Speaker
Description
In our quest to gain a deeper understanding of our Solar Neighborhood, Gaia has proven instrumental in elucidating the 3D spatial structure of the local interstellar medium (ISM) and the distribution of young stellar clusters. However, to unravel the origin and evolution of nearby young structures, a crucial dimension is the measurement of their 3D space motions. These motions allow us to trace back the orbits of stellar clusters and molecular clouds within our Galaxy, and investigate the relative space motions within single complexes.
To address these challenges, we have recently developed a machine learning-based clustering tool (SigMA) tailored for the selection of stellar clusters in the 5D phase space as provided by Gaia. This innovative approach was initially applied to the Scorpio-Centaurus complex, leading to the identification of previously unnoticed substructures and richer stellar populations than earlier established. Combined with updated cluster ages, this framework enables a more comprehensive investigation of the history of this nearby region, including the evolution of velocity dispersion within a single complex and the propagation of star formation influenced by feedback from massive stars.

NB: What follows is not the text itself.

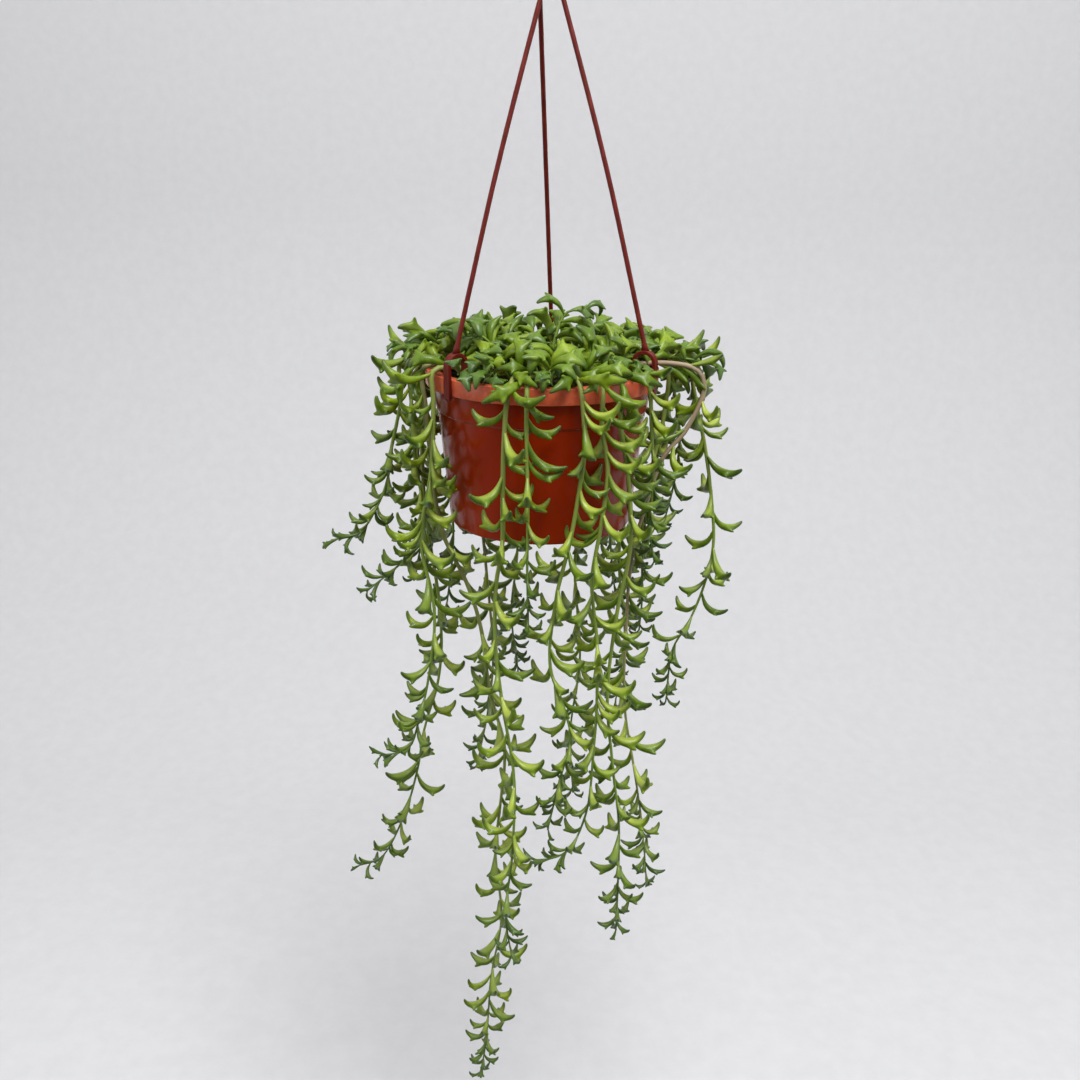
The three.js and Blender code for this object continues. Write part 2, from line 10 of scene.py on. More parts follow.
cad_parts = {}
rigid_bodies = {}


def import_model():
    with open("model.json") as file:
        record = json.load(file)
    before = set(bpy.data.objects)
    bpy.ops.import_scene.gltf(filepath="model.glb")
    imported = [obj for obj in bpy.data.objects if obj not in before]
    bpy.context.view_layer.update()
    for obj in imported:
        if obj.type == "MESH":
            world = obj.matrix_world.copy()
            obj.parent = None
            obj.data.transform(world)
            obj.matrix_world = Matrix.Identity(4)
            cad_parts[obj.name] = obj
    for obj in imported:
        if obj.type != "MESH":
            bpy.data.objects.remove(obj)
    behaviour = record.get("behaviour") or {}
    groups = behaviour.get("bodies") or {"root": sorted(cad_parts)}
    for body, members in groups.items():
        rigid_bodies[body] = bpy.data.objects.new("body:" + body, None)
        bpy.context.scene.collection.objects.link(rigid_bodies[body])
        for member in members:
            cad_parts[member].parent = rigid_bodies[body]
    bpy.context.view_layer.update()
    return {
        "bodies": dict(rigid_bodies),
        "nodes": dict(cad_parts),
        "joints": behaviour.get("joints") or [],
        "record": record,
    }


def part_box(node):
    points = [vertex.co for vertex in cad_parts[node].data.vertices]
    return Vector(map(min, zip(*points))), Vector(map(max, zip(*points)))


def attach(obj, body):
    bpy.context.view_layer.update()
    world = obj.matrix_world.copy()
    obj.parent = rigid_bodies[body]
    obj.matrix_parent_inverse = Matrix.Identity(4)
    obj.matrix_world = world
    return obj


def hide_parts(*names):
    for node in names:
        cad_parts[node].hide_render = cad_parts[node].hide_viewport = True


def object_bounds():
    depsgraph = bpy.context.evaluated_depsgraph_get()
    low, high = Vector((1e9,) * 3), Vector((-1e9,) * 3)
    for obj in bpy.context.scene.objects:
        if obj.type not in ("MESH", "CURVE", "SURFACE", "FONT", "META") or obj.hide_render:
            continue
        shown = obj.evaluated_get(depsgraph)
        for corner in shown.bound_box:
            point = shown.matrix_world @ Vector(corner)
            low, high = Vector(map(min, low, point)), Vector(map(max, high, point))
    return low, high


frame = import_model()

# -------------------- the camera
# It looks slightly down on the pot from in front, close enough for the lower strands to be
# seen from well above. Everything is placed from the rim, the highest point of the pot.
pot_low, pot_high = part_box("pot")
rim_top = pot_high[2]
rim_radius = (pot_high[0] - pot_low[0]) / 2

camera_away = 0.676
camera_rise = 0.129
camera_dip = 19.6
camera_roll = 0.7
view_angle = 51.05

camera_data = bpy.data.cameras.new("camera")
camera_data.sensor_width = 36.0
camera_data.angle = math.radians(view_angle)
camera_data.clip_start = 0.02
camera = bpy.data.objects.new("camera", camera_data)
bpy.context.scene.collection.objects.link(camera)
camera.matrix_world = (
    Matrix.Translation((0.0, -camera_away, rim_top + camera_rise))
    @ Matrix.Rotation(math.radians(90 - camera_dip), 4, "X")
    @ Matrix.Rotation(math.radians(camera_roll), 4, "Z")
)
bpy.context.scene.camera = camera
bpy.context.scene.view_settings.view_transform = "Standard"

# -------------------- the pot
# One injection moulding in terracotta-red polypropylene: a turned-down skirt round the rim, a
# shoulder, a step, a tapered wall and a base raised inside its foot ring.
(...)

To achieve this we analyze the 6D phase-space of individual entities such as clusters and clouds, utilizing Gaia DR3 data in combination with ancillary radial velocity (RV) data. This approach allows us to reconstruct the formation history of star-forming complexes, also shedding light on past feedback processes. Consequently, we can study the interaction of stars with the ISM and the formation and evolution of feedback-driven bubbles, (e.g., Orion-Eridanus Superbubble, Local Bubble). Hence, our research provides a quantifiable assessment of the impact of feedback from massive stars on nearby regions, contributing to a more comprehensive understanding of star formation in the Milky Way.